> **Exercise**: Find each line containing the string "handed" and return it.

═══ Record set

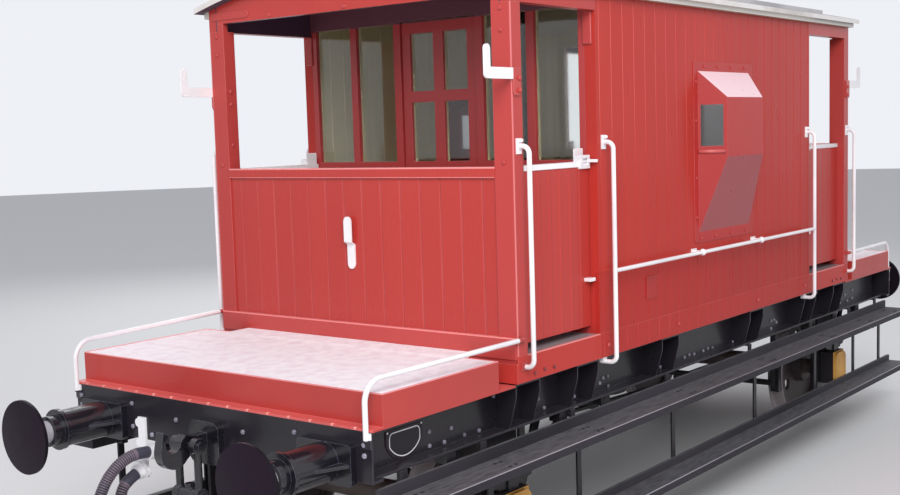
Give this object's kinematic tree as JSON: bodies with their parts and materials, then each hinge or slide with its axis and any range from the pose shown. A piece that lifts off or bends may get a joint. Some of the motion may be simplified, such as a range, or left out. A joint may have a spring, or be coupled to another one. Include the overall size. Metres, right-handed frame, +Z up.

══════
═══ Record set

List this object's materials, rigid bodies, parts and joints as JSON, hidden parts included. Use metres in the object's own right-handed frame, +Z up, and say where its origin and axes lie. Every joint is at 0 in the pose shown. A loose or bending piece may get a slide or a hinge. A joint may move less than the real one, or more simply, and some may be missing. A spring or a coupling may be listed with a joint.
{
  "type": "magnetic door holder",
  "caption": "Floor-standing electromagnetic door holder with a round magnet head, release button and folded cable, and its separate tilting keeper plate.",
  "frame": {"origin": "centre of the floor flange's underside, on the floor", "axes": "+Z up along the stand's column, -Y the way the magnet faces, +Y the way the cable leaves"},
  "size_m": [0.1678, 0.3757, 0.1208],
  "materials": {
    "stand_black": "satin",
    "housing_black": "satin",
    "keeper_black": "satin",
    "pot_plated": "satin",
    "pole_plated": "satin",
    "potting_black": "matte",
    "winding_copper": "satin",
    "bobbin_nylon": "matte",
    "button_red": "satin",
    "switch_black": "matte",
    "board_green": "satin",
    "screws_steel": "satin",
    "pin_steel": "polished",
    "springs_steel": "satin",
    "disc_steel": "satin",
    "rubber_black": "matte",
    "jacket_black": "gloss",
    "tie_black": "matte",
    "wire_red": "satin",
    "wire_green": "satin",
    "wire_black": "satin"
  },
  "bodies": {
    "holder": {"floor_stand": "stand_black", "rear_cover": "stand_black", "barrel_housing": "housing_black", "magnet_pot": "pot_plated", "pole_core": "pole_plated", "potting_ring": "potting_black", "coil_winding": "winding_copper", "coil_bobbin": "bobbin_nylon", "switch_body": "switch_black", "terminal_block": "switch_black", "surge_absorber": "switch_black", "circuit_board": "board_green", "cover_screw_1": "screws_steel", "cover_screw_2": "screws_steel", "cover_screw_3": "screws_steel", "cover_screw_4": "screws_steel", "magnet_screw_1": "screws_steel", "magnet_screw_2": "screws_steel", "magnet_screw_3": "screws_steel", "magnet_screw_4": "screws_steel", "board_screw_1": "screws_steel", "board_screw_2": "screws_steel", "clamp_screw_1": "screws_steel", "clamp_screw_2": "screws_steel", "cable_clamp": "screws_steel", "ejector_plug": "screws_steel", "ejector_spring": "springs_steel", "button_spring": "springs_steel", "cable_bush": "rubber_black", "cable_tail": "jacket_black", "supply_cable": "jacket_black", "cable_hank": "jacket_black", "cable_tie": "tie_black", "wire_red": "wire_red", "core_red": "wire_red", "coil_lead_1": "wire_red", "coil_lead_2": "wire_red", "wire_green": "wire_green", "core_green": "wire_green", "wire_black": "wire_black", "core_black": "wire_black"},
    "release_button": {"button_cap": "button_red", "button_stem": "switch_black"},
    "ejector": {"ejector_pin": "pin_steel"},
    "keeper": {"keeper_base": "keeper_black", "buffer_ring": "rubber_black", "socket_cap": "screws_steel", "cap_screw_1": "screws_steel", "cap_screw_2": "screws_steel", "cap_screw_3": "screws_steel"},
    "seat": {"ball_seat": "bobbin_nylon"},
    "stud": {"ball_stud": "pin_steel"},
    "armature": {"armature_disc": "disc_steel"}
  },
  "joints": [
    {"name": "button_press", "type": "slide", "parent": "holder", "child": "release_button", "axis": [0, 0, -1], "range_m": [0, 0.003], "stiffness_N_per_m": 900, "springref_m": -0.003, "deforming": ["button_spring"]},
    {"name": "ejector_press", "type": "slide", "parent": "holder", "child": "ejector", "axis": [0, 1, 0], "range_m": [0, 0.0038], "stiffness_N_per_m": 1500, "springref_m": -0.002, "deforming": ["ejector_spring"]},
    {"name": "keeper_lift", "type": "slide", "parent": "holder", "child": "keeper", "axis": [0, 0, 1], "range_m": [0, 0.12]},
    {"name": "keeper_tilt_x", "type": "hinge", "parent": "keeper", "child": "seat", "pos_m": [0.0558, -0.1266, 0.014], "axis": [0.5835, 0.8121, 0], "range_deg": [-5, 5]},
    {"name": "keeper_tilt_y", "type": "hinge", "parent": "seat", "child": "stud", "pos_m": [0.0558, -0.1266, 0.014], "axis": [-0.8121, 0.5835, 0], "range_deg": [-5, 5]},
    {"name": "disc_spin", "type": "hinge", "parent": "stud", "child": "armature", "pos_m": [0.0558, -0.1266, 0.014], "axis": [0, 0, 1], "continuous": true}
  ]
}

══════

> **Worked solution**:
Give this object's kinematic tree as JSON: bodies with their parts and materials, then each hinge or slide with its axis and any range from the pose shown. A piece that lifts off or bends may get a joint. Some of the motion may be simplified, such as a range, or left out. A joint may have a spring, or be coupled to another one. Include the overall size. Metres, right-handed frame, +Z up.
List this object's materials, rigid bodies, parts and joints as JSON, hidden parts included. Use metres in the object's own right-handed frame, +Z up, and say where its origin and axes lie. Every joint is at 0 in the pose shown. A loose or bending piece may get a slide or a hinge. A joint may move less than the real one, or more simply, and some may be missing. A spring or a coupling may be listed with a joint.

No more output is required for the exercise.